Every time i search something complex, an ieee research paper would pop up and i couldn't read it, coz i don't have the membership. Even if i did, i had to pay Rs. 1000 (~=$12) . For every paper i want to see

I am not saying its bad to demand a price for your work. But i wish ieee was more like github or medium, where people could also optionally publish their content for free viewing. The cost is making a lot of students miss deep knowledge of research papers.

The main thing that currently frustrates me as a student is the fact that University subject syllabus are made by sulky old phd teachers who have been long term members of ieee and other paid research orgs, and thus have designed the syllabus with topics which are covered nowhere but in research papers.

I also know that some of you sre thinking "dude , just google search anything and you will find tons of videos and content on anything", but from what i have observed, free internet takes time to grow for a perticular topic . If i search a relatively complex topic i may find some surface info and basic videos, but to go deep, i have to rely on paid/pirated books and papers.

These organisation has gathered a lot of content and renowned people. Maybe they can give away a few knowledge to the open source.

Comments
  • 4
    I agree that those closed access sites can be problematic, but they usually publish quality content (= peer reviewed) only.
    On contrast, neither Medium nor Github ensure that, or have any intention to do so - otherwise research papers would be only published on those sites.

    While there are Open Access journals - where the scientist has to pay all costs, but the papers are free to access -, many of those journals have later proven to have to low standards for being respected as serious science journals (obviously this isn't valid for all).

    Many universities have contracts with publishers like IEEE, Springer and Elsevier - granting every student (professors, and so on...) access to all papers and publications without any extra cost.
    At the same time, there are protests against unethical practice of some journals, e.g. charging to much for papers and not paying the peer reviewers (without them nothing would) anything.
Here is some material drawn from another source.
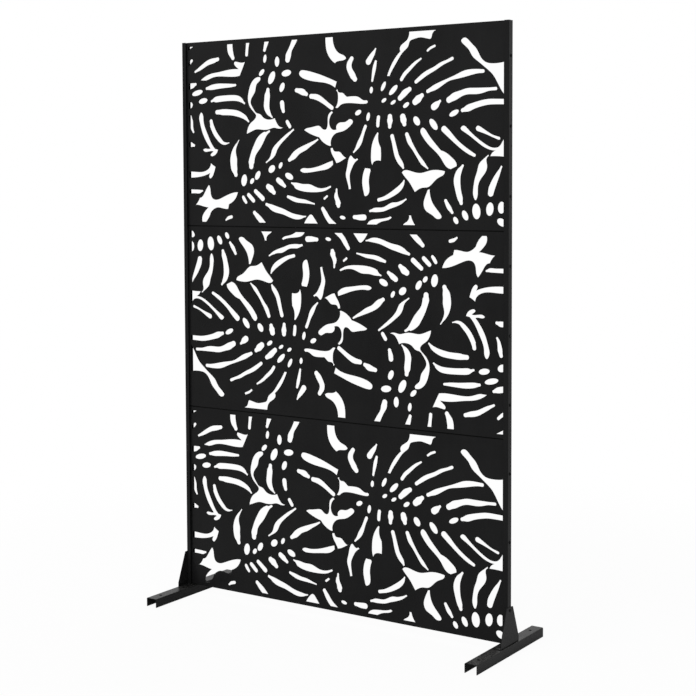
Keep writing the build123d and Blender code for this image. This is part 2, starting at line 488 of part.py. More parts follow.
def base_nuts():
    """Their nuts, under the top of the left foot."""
    nut = hex_nut(base_screw, base_nut, base_nut_tall)
    return [Pos(-base_screw_x, side * base_pitch / 2, foot_height - foot_sheet - base_nut_tall) * nut
            for side in (-1, 1)]


# ---------------------------------------------------------------- assembly
def other_side(piece):
    """The same piece on the right-hand side."""
    return mirror(piece, Plane.YZ)


def write(name, piece):
    """Writes one piece, or several alike, to its own file."""
    if isinstance(piece, list):
        piece = piece[0] if len(piece) == 1 else Compound(children=piece)
    export_step(piece, f"parts/{name}.step")


leaf_panel = panel()
turned_panel = Rot(0, 180, 0) * leaf_panel
for row, name in enumerate(("bottom", "middle", "top")):
    middle_z = panel_bottom - panel_gap / 2 + (row + 0.5) * panel_height
    write(f"panel_{name}", Pos(0, panel_front, middle_z) * (turned_panel if row == 1 else leaf_panel))

heights = screw_heights()
left_pieces = {"post": post(), "foot": foot(), "bracket": bracket(),
               "base_screws": base_screws(), "base_nuts": base_nuts(),
               "bracket_screw": side_screws(heights[:1], half_width + bracket_sheet),
               "bracket_nut": side_nuts(heights[:1])}
for row, name in enumerate(("bottom", "middle", "top")):
    own = heights[max(1, 3 * row):3 * row + 3]
    left_pieces[f"side_screws_{name}"] = side_screws(own, half_width)
    left_pieces[f"side_nuts_{name}"] = side_nuts(own)
for name, piece in left_pieces.items():
    write(f"{name}_left", piece)
    write(f"{name}_right", [other_side(one) for one in piece] if isinstance(piece, list)
          else other_side(piece))
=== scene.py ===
import math

import bmesh
import bpy
from mathutils import Matrix, Vector
from mathutils.geometry import delaunay_2d_cdt


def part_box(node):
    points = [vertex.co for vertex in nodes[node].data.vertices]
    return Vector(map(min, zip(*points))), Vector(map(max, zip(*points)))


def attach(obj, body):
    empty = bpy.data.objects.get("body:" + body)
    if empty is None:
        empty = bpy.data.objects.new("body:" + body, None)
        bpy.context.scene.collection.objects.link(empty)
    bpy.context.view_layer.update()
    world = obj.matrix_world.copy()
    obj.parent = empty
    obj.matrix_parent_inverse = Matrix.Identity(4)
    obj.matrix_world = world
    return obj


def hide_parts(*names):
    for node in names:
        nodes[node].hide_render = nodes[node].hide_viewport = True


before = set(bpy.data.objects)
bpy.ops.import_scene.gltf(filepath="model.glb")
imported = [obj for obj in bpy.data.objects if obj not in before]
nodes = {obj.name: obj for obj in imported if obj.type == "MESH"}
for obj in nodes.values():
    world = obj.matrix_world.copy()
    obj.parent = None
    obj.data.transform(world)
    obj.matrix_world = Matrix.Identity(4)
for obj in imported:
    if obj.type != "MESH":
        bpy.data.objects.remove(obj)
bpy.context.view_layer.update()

# Every size is in metres.
panel_height = 0.6           # from seam to seam
first_seam = 0.03015         # the middle of the gap under the lowest panel
same_point = 2e-6            # corners closer together than this are one corner


# ---------------------------------------------------------------- writing node trees
class Value:
    """A number that varies over a surface or along a piece, with ordinary arithmetic."""

    def __init__(self, surface, socket):
        self.surface, self.socket = surface, socket

    def math(self, operation, first, second=None):
        sockets = {0: first} if second is None else {0: first, 1: second}
        return self.surface.node("ShaderNodeMath", {"operation": operation}, sockets).value()

    def __add__(self, other):
        return self.math("ADD", self, other)

    def __radd__(self, other):
        return self.math("ADD", other, self)

    def __sub__(self, other):
        return self.math("SUBTRACT", self, other)

    def __rsub__(self, other):
        return self.math("SUBTRACT", other, self)

    def __mul__(self, other):
        return self.math("MULTIPLY", self, other)

    def __rmul__(self, other):
        return self.math("MULTIPLY", other, self)

    def __truediv__(self, other):
        return self.math("DIVIDE", self, other)

    def whole(self, operation):
        """An operation on this number alone, such as SINE or FRACT."""
        return self.math(operation, self)

    def clipped(self):
        """This number, held between 0 and 1."""
        return self.surface.node("ShaderNodeClamp", {}, {"Value": self}).value()

    def between(self, low, high):
        """0 below low, 1 above high, eased in between."""
        return self.surface.node("ShaderNodeMapRange", {"interpolation_type": "SMOOTHSTEP"},
                                 {"Value": self, "From Min": low, "From Max": high}).value()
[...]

    Just to note: Many papers are published on preprint servers (like Arxiv) before beeing published in journals - so if you find an interesting paper, you may want to look if a preprint one exists. Be warned that the preprint versions are commonly the not yet peer reviewed versions and thus may contain mistakes not found in the official published one.
  • 0
    Yeah, definitely a pain in the ass to find a paper related to your research but it was in a paid archive.
    Since I don't want to work in academics, registering the membership will be a waste of money for me.

    I once have to contact the researchers on ResearchGate to share me the paper. Thankfully they did so I didn't have to pay for the paid content.
  • 3
    Contact the paper authors. Most send you a copy.
  • 3
    Try googling 'Sci-Hub' ;-)
  • 1
    @sbiewald you present good points, thanks. Yeah i didn't considered peer reviews which are probably the reason those papers are so detailed and full of quality original content.

    And unfortunately my college is a shit money sucker who can't "afford" ieee membership for us, so i guess i will try to contact the authors over the email to give some points for my doubt
  • 0
    Paywalls are infuriating, but they definitely help improve quality. I'm not against them for science papers.

    Questionable about news since the overwhelming majority of people would rather get their news for free -- which means they are the product. This also means paid news sites probably wouldn't survive. Sadness.

    Looks like it's back to the world of misinformation.